With לבּי לא־גבהּ the poet repudiates pride as being the state of his soul; with לא־רמוּ עיני ( lo - ramū' as in Proverbs 30:13, and before Ajin , e.g., also in Genesis 26:10; Isaiah 11:2, in accordance with which the erroneous placing of the accent in Baer's text is to be corrected), pride of countenance and bearing; and with ולא־הלּכתּי , pride of endeavour and mode of action. Pride has its seat in the heart, in the eyes especially it finds its expression, and great things are its sphere in which it diligently exercises itself. The opposite of “great things” (Jeremiah 23:3; Jeremiah 45:5) is not that which is little, mean, but that which is small; and the opposite of “things too wonderful for me” (Genesis 18:14) is not that which is trivial, but that which is attainable.

אם־לא does not open a conditional protasis, for where is the indication of the apodosis to be found? Nor does it signify “but,” a meaning it also has not in Genesis 24:38; Ezekiel 3:6. In these passages too, as in the passage before us, it is asseverating, being derived from the usual formula of an oath: verily I have, etc. שׁוּה signifies (Isaiah 28:25) to level the surface of a field by ploughing it up, and has an ethical sense here, like ישׂר with its opposites עקב and עפּל . The Poel סּומם is to be understood according to דּוּמיּה in Psalms 62:2, and דּוּמם in Lamentations 3:26. He has levelled or made smooth his soul, so that humility is its entire and uniform state; he has calmed it so that it is silent and at rest, and lets God speak and work in it and for it: it is like an even surface, and like the calm surface of a lake. Ewald and Hupfeld's rendering: “as a weaned child on its mother, so my soul, being weaned, lies on me,” is refuted by the consideration that it ought at least to be כּגמוּלה , but more correctly כּן גמולה ; but it is also besides opposed by the article which is swallowed up in כּגּמל , according to which it is to be rendered: like one weaned beside its mother (here כּגמול on account of the determinative collateral definition), like the weaned one (here כּגּמול because without any collateral definition: cf. with Hitzig, Deuteronomy 32:2, and the like; moreover, also, because referring back to the first גמול , cf.
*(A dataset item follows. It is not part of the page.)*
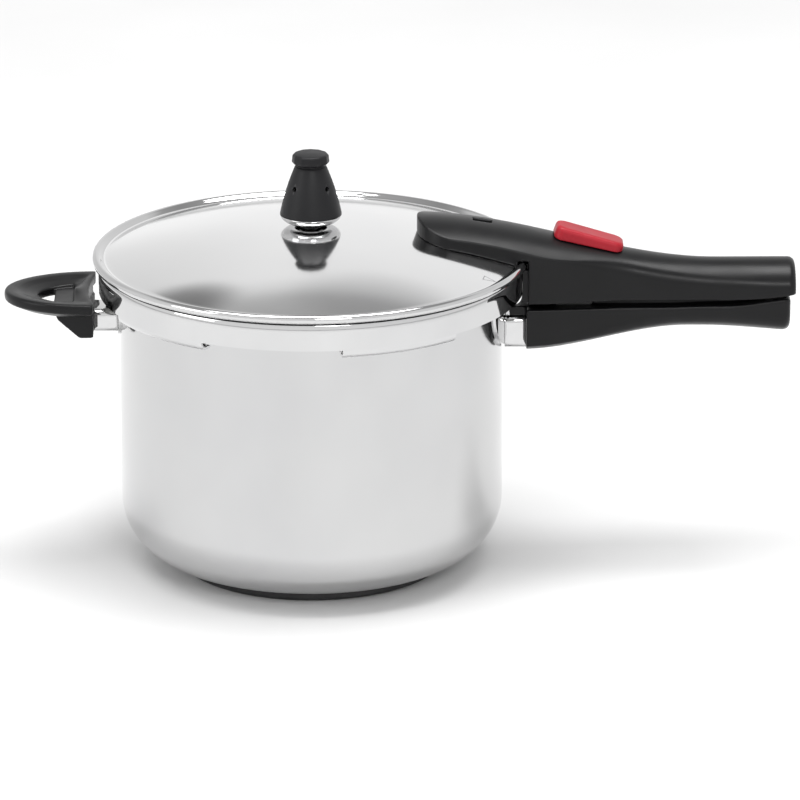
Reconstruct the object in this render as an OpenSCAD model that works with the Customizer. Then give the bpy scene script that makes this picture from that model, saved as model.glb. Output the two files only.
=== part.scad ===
// Stovetop pressure cooker, 22 cm, with a five-lug bayonet lid.
// Millimetres. The origin is the centre of the base on the hob, +Z is up,
// and the long handles point along +X. The lid is shown closed.

/* [Pot] */
// Outer diameter of the pot wall
pot_d = 222; // [216:1:224]
// Height of the pot's rim above the hob
rim_z = 172; // [170:0.5:173]
// Thickness of the pot's sheet
wall_t = 1.2; // [0.8:0.1:1.5]
// Outer radius of the pot's lower corner
corner_r = 34; // [20:1:40]
// Height of the capsule base
base_h = 6; // [5:0.5:8]

/* [Lid] */
// Height of the lid's crown above the hob
lid_top = 203; // [202:0.5:204]
// Outer radius of the lid's dome
dome_r = 390; // [380:5:420]
// Outer radius of the lid's skirt
skirt_r = 123; // [122.5:0.1:123.4]
// Radius of the rolled bead's section
bead_r = 2.5; // [2:0.1:2.8]
// Number of lugs on lid and pot
lugs = 5; // [4:1:5]
// Arc of one lug, in degrees
lug_arc = 33.4; // [28:0.2:34]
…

Habakkuk 3:8), is my soul beside me (Hitzig, Hengstenberg, and most expositors). As a weaned child - viz. not one that is only just begun to be weaned, but an actually weaned child ( גּמל , cognate גּמר eta , to bring to an end, more particularly to bring suckling to an end, to wean) - lies upon its mother without crying impatiently and craving for its mother's breast, but contented with the fact that it has its mother - like such a weaned child is his soul upon him, i.e., in relation to his Ego (which is conceived of in עלי as having the soul upon itself, cf. Psalms 42:7; Jeremiah 8:18; Psychology , S. 151f., tr. p. 180): his soul, which is by nature restless and craving, is stilled; it does not long after earthly enjoyment and earthly good that God should give these to it, but it is satisfied in the fellowship of God, it finds full satisfaction in Him, it is satisfied (satiated) in Him.

By the closing strain, Psalms 131:3, the individual language of the Psalm comes to have a reference to the congregation at large. Israel is to renounce all self-boasting and all self-activity, and to wait in lowliness and quietness upon its God from now and for evermore. For He resisteth the proud, but giveth grace unto the humble.